Objective: Quote exactly the lines from the line containing "# The origin" to the line containing "bpy.context.scene.collection.objects.link(empty)", both lines included, please, and nothing more.

Source excerpt:

•••

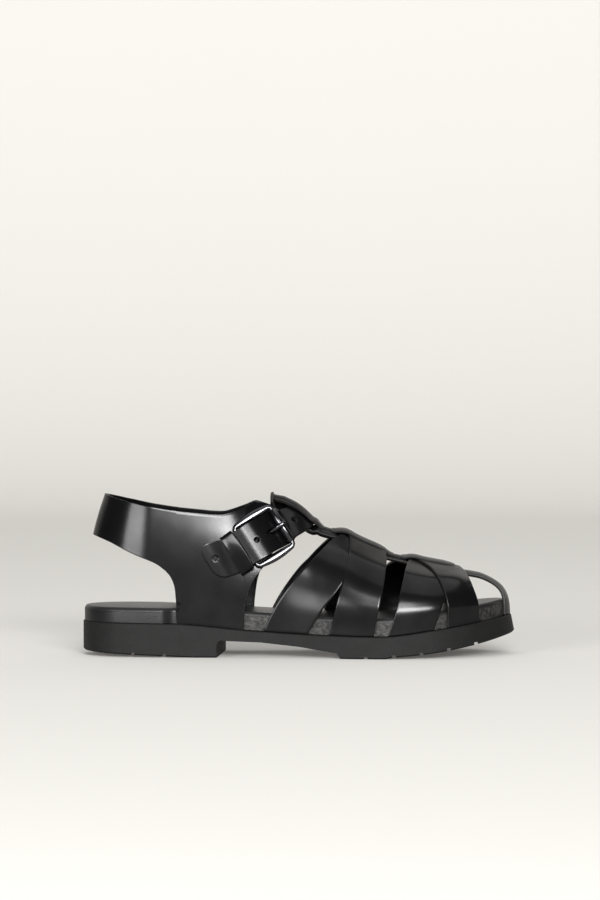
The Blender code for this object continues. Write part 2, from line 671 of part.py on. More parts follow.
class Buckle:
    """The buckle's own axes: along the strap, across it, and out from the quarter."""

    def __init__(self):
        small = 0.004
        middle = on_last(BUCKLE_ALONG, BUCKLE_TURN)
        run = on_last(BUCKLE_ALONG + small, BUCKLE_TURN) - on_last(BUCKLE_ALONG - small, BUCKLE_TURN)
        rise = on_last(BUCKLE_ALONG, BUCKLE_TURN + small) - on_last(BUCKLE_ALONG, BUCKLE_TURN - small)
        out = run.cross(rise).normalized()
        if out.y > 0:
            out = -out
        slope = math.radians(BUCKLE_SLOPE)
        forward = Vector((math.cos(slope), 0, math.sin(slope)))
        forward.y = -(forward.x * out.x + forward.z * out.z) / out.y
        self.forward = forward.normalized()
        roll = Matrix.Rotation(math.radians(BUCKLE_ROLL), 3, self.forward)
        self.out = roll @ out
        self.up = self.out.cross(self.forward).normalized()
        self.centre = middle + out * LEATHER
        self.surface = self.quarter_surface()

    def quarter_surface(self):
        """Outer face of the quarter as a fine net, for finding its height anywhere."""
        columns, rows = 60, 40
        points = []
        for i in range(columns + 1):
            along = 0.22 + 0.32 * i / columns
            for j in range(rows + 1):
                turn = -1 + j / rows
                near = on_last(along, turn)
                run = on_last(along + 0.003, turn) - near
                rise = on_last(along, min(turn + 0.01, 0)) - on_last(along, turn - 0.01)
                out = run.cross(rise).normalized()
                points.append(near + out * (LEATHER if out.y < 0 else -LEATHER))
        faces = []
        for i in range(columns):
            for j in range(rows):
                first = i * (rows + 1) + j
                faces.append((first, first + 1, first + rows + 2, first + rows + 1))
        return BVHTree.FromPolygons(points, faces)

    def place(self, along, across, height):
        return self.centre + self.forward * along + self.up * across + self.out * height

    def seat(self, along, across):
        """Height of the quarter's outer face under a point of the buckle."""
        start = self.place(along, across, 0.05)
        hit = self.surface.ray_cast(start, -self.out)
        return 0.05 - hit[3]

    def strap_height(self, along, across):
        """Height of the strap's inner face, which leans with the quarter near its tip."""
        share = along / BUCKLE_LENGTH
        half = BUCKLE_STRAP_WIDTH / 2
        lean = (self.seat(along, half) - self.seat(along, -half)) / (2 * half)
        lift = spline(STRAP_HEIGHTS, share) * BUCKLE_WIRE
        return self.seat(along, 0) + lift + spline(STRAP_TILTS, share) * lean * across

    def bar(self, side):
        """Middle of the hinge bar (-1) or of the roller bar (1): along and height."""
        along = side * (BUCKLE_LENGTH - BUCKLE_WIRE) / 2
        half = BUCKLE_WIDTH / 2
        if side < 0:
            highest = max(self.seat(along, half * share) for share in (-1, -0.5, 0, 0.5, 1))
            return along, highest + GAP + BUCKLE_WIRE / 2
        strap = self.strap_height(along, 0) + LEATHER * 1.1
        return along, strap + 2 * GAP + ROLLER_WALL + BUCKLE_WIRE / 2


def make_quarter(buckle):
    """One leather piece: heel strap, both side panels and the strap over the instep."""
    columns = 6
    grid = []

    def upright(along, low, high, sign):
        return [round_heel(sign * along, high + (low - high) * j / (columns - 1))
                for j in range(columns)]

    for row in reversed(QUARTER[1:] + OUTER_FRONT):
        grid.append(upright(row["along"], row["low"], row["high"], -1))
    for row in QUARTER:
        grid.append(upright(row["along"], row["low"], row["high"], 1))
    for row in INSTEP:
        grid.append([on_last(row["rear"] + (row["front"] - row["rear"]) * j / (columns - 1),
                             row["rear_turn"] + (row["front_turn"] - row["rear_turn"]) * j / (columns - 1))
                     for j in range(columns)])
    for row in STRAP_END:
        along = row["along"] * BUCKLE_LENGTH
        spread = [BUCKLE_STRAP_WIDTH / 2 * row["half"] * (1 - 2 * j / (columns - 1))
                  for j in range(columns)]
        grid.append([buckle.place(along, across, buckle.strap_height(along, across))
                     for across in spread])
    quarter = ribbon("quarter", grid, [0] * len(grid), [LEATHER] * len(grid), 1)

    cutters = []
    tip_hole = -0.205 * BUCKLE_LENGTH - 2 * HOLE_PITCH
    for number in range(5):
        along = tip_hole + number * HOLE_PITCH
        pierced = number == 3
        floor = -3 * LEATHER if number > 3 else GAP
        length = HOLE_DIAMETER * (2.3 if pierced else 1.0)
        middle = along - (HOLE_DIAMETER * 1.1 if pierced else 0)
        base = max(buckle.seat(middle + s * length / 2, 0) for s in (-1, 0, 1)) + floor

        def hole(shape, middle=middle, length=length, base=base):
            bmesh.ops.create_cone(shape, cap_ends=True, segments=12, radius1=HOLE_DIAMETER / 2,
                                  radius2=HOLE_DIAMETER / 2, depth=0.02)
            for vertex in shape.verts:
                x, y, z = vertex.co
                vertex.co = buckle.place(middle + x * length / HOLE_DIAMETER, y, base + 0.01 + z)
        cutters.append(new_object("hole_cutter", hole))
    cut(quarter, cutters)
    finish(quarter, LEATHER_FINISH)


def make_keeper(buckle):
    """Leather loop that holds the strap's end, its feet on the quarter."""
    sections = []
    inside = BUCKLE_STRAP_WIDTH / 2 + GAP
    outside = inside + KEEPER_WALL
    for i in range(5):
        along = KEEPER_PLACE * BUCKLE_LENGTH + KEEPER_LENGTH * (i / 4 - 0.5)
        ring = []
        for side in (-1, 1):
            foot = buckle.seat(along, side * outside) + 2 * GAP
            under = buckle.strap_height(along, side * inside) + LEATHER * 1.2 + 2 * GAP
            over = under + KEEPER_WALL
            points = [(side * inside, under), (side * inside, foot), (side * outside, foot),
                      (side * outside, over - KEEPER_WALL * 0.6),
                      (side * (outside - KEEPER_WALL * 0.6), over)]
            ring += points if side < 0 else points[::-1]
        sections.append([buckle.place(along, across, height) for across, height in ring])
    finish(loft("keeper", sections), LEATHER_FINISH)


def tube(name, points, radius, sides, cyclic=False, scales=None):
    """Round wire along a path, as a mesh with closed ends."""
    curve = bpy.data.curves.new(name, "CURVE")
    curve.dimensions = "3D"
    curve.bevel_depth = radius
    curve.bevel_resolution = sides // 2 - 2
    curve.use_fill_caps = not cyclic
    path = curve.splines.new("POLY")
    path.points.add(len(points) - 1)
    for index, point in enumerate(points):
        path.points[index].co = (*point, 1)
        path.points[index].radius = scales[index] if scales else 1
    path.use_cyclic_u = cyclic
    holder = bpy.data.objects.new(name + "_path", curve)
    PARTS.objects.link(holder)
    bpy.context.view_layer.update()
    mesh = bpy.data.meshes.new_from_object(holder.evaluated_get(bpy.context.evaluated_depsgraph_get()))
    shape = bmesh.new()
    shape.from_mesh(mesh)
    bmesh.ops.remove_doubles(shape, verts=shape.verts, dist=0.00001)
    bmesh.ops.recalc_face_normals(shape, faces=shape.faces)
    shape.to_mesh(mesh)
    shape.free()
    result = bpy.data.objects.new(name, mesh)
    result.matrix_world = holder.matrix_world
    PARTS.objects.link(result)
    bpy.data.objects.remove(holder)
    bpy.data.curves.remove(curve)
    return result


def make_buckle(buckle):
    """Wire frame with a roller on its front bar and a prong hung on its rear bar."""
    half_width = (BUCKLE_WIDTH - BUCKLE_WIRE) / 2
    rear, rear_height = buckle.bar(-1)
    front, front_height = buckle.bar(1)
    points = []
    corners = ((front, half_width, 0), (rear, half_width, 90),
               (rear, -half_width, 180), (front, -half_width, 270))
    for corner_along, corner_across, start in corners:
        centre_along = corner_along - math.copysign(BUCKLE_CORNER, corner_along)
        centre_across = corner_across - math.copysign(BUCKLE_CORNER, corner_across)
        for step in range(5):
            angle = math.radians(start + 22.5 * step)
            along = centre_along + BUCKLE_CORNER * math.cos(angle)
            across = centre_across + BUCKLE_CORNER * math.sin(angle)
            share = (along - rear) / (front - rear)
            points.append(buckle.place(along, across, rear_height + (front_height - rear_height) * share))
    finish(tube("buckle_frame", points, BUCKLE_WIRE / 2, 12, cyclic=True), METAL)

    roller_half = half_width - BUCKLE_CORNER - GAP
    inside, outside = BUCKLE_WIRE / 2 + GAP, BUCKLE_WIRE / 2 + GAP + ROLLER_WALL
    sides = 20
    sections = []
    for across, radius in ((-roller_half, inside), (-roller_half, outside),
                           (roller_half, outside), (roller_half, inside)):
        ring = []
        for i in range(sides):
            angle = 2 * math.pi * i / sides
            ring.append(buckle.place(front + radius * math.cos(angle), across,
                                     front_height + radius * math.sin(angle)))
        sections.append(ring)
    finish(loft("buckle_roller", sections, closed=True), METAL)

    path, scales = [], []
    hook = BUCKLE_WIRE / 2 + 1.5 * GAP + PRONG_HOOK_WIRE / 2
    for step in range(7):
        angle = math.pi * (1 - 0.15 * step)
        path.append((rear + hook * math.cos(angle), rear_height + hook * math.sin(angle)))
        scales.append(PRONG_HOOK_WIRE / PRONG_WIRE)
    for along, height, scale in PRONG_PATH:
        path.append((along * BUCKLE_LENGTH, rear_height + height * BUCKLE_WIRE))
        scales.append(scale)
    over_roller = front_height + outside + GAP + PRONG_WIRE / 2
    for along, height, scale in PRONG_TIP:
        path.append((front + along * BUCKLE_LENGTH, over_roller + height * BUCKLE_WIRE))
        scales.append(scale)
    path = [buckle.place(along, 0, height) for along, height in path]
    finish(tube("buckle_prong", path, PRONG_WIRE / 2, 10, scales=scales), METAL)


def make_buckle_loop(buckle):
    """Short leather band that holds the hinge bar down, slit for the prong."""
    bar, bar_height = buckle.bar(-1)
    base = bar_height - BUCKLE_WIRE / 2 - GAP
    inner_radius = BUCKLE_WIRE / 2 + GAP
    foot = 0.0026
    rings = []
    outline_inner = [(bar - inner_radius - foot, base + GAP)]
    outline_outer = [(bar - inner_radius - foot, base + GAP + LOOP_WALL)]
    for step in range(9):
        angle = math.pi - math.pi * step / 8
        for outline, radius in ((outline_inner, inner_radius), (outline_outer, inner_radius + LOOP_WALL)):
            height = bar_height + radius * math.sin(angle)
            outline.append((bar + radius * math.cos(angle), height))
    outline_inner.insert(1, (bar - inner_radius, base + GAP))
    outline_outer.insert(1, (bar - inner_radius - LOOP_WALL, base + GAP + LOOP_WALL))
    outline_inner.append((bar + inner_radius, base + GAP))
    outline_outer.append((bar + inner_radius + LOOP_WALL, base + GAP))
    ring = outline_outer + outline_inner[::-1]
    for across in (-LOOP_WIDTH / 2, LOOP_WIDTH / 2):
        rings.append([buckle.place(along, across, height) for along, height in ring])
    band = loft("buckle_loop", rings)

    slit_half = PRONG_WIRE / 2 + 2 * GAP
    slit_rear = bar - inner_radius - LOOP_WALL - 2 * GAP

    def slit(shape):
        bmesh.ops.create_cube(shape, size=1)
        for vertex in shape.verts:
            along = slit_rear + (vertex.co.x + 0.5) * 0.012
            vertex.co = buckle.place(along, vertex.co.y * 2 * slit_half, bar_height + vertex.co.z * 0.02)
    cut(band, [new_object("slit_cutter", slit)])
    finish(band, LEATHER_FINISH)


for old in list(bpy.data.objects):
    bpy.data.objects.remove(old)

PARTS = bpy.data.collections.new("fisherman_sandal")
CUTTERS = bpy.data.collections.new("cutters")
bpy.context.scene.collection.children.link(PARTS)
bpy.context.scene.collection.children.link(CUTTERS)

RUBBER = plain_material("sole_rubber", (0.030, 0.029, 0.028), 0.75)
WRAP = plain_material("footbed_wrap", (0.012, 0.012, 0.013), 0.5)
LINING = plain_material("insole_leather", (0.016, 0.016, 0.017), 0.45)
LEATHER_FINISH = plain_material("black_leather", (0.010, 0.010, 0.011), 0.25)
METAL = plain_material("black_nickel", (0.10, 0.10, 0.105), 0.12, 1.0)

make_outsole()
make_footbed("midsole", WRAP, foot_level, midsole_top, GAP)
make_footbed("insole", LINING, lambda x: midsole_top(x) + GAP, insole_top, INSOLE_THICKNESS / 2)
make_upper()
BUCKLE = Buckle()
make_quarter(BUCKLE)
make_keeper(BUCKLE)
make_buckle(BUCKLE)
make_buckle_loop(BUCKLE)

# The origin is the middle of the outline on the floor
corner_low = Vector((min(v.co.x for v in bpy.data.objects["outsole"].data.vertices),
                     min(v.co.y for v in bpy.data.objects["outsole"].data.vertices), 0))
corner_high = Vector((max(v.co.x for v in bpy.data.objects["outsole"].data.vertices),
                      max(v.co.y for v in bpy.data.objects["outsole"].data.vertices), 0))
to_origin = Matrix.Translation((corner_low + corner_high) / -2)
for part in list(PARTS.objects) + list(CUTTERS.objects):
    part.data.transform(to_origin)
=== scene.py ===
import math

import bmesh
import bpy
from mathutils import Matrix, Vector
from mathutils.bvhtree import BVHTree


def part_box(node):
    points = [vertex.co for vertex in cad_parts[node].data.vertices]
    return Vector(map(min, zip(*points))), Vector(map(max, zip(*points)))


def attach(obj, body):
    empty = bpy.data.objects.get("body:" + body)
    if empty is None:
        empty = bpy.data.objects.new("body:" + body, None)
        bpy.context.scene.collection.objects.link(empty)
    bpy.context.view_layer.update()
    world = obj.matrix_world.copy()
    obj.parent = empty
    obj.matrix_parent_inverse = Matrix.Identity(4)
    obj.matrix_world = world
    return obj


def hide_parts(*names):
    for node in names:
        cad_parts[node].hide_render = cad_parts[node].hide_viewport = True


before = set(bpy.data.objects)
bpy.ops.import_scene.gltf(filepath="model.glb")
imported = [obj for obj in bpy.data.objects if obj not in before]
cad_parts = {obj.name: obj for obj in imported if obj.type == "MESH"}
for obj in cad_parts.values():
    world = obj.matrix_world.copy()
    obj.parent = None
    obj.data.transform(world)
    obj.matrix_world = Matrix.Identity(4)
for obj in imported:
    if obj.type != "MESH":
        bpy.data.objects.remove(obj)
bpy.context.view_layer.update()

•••

Output:
# The origin is the middle of the outline on the floor
corner_low = Vector((min(v.co.x for v in bpy.data.objects["outsole"].data.vertices),
                     min(v.co.y for v in bpy.data.objects["outsole"].data.vertices), 0))
corner_high = Vector((max(v.co.x for v in bpy.data.objects["outsole"].data.vertices),
                      max(v.co.y for v in bpy.data.objects["outsole"].data.vertices), 0))
to_origin = Matrix.Translation((corner_low + corner_high) / -2)
for part in list(PARTS.objects) + list(CUTTERS.objects):
    part.data.transform(to_origin)
=== scene.py ===
import math

import bmesh
import bpy
from mathutils import Matrix, Vector
from mathutils.bvhtree import BVHTree


def part_box(node):
    points = [vertex.co for vertex in cad_parts[node].data.vertices]
    return Vector(map(min, zip(*points))), Vector(map(max, zip(*points)))


def attach(obj, body):
    empty = bpy.data.objects.get("body:" + body)
    if empty is None:
        empty = bpy.data.objects.new("body:" + body, None)
        bpy.context.scene.collection.objects.link(empty)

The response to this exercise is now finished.